I've been on both sides of this. Here's my honest breakdown:

Choose Cotton (Likely from a Vardhman-level mill) When:

  • You need a predictable, high-volume, stable product for basics (t-shirts, sheets).
  • You have tight budget constraints on raw materials (it's the middle ground).
  • Your customer is accustomed to a specific handfeel (they know cotton).
  • Smaller orders: If you're a boutique needing 200 meters of a specific cotton blend, a large mill won't want your business. But honestly? For small runs of natural fiber, a specialized supplier is often better than a giant mill. But if you need scale and consistency, a Vardhman-style supplier is the answer.

Choose Wool (Merino or Fine) When:

  • You're aiming for premium, high-margin products (activewear, luxury knitwear).
  • Performance is the #1 selling point (base layers, travel wear).
  • You have tight quality control and can handle a fragile production process.
  • Small orders: Fine merino is expensive. A small run is risky (the cost of scrap is high). Do a lot of test runs.

Choose Acrylic When:

  • You're producing high-volume, budget-conscious apparel (fast fashion, kids' basics).
  • Production speed and consistency are critical (it runs effortlessly).
  • Your customer cares more about price than longevity.
  • You can engineer around pilling (use a higher twist, blend with a little nylon).
  • Small orders: Acrylic is forgiving for small runs. A small studio can use it with less waste. It's a good starting point.

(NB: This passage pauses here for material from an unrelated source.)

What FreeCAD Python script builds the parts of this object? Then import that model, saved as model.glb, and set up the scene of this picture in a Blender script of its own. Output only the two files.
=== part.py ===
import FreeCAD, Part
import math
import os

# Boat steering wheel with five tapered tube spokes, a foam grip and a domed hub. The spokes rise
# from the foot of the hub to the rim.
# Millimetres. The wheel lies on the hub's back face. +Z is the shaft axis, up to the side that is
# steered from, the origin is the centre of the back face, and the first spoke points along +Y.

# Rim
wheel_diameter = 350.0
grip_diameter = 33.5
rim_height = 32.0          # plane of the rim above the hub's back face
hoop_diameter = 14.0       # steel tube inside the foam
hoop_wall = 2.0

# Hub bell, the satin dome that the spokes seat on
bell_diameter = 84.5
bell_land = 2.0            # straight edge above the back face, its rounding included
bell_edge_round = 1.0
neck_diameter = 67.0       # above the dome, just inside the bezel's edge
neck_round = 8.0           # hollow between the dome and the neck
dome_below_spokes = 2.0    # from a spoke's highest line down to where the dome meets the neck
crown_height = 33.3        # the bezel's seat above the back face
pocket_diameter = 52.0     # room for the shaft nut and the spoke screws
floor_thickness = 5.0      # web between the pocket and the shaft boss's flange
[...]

The bottom line: There's no single "best" fiber. There's a best fiber for your specific production line, budget, and end-user expectations. The cheapest per kilo can be the most expensive per wearable garment. And the most expensive (wool) can be a bargain for a customer who keeps it for a decade. Your job is to match the fiber to the garment's true job, not to the romantic idea of "natural."